Her hands are cold. I shiver when she lays them on my thigh.
“Sorry.” She gives that sympathetic smile all good medical practitioners give. The smile you want to see when you're half naked under a smock. “This will only take a second. You’ll be in to see Dr Goldstein in no time.”
“Can Bill come in with me? When it’s time, I mean.”
“Of course,” she says. “I’ll tell him to come in now, if you like?”
I hear him before I see him. He's breathing heavily and I know he’s been crying. When I see his puffy eyes, I almost start crying too. Not for myself, or what I am about to endure, but at the thought of Bill’s bulky frame, huddled in the waiting room, sobbing into his hands, alone. No matter what I tell him, he still thinks this is his fault.
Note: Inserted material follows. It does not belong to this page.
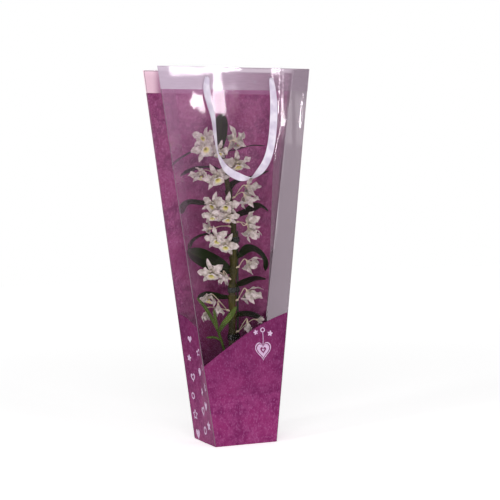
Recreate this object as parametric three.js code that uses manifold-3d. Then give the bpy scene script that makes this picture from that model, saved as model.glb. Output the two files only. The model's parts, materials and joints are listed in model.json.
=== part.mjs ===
// A flowering dendrobium orchid in its nursery pot, standing in a clear-fronted carrier bag.
// Millimetres, +Z up. The origin is the middle of the bag's base, on the surface it stands on,
// and the bag's clear front looks along -Y.
import * as THREE from 'three';
import { mergeVertices } from 'three/addons/utils/BufferGeometryUtils.js';
import Module from 'manifold-3d';

const wasm = await Module();
wasm.setup();

// ---------------------------------------------------------------- driving dimensions

const GAP = 0.3;                    // between neighbours that touch on the real object
const WELD = 1e-4;                  // corners nearer than this are one corner

const BAG = {
  height: 750,
  baseWidth: 131,
  baseDepth: 120,
  topWidth: 323,
  topDepth: 87,
  film: 0.8,                        // a stand-in for a film of 0.15 mm
  hem: 45,                          // the top edge, folded double
  hemFilm: 1.4,
  hemStep: 1,                       // the slope where the hem thickens
  pleatDepth: 47.5,                 // how far the side pleats would fold in, at pleatHeight
  pleatHeight: 900,
  pleatFilm: 1.0,
  pleatRows: 8,
};

const RIBBON = {
  width: 15,
  thickness: 1,
  steps: 26,
  holeRadius: 4.5,
  holeSides: 10,
  neckRadius: 3,
  neckReach: 3,                     // how far the neck stands out of the panel
  knotRadius: 6,
  knotDepth: 0.55,                  // the knot's depth and height, as shares of its width
  knotHeight: 0.9,
};

const POT = { rimRadius: 54, baseRadius: 38, height: 100, wall: 1.6, lip: 9, lipStep: 2.5, sides: 24 };
const BARK = { top: 84, relief: 3.5, rings: 4, sides: 18, sideGap: 0.9, lump: 0.39, swell: 0.16 };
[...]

“Hey babe, how are you doing?”
I just nod, not wanting the lump in my throat to get the better of me.
“Did they say anything?”
“No,” I manage. “Just gave me something for the pain.”
He wants to speak, to reiterate everything again, to comfort me, reassure me, blame himself, say anything he can to soften what I must endure. But he doesn’t trust himself to speak, or to say the right thing.
I raise a hand, he takes it, tears in his eyes.
“Mrs Wagner? Dr Goldstein is ready for you now.”
The room blurs when they wheel me in, light and sound muted under the blanket of painkillers. Bill leans over the bed, arms around me. His tangy scent reminds me of our home, and I hold close to that memory.
I'm under lights now, Bill cupping my hand in both of his. Dr Goldstein talks constantly, her voice clear and low, an exemplar of calmness.
“Has the procedure been explained to you, Mrs Wagner?”
“What we're going to do is called a dilation and curettage, often referred to as a D&C? Do you have any questions about the procedure?”
“Now I understand you've been given something for the pain, is that correct?”
“Are you feeling okay?”
She knows the answers to all these questions, but that's not the point. She is distracting me, trying to keep my focus away from the tray she’s preparing, all that cold, shiny steel.
She's still talking when the pain comes. It hurts like hell. A searing, bright light in my medicated fog.
Two weeks ago I'd never heard of iniencephaly. Now it’s the only thing I think about, the diagnosis echoing behind every thought. Disorder. Defect. Deformity. I have seen the photos too, online, in journals, and every night in my turbid sleep. Hideous bodies, contorted unnaturally, arms and legs hanging limp from the froglike body with a human face. Every picture has a caption, an explanation, but not one tells the truth; that each of these hideous, stillborn monsters is a child. Each is a lost love.
It's over in minutes, Dr Goldstein still talking, to Bill now; instructions for care. Antibiotics will be prescribed, bleeding is normal for up to six weeks, take ibuprofen for the swelling, try to rest.
Bill's crying properly now that we’re alone. Big, noisy sobs. I know what's coming, in the weeks ahead. He will make a rod of his grief to thrash against himself. He will wallow in suffering; lament he cannot take my pain too and drown himself as a martyr to our failed family. The blackness will cover him, and he'll withdraw, just as he did with the first two.
Although this will be harder, because this time we had hope. This time we got so far. Sixteen weeks.
We told our parents.
He painted the nursery pink.
We bought a cot.
We dared to think we could be happy.
I lie in recovery, the drugs keeping me numb, but doing little to drive down the little voice in my head, the voice of doubt, of blame. We ask to leave because neither of us can stand the sterile white light any longer.
Outside, the winter air slaps me in the face. I hold closer to Bill, huddle against this cruel world. The woman stands alone, across the street, with her placard. She is rugged up against the frigid air, gloves, hood, sunglasses, scarf. She points at me and I hear her voice, clear through the whipping wind.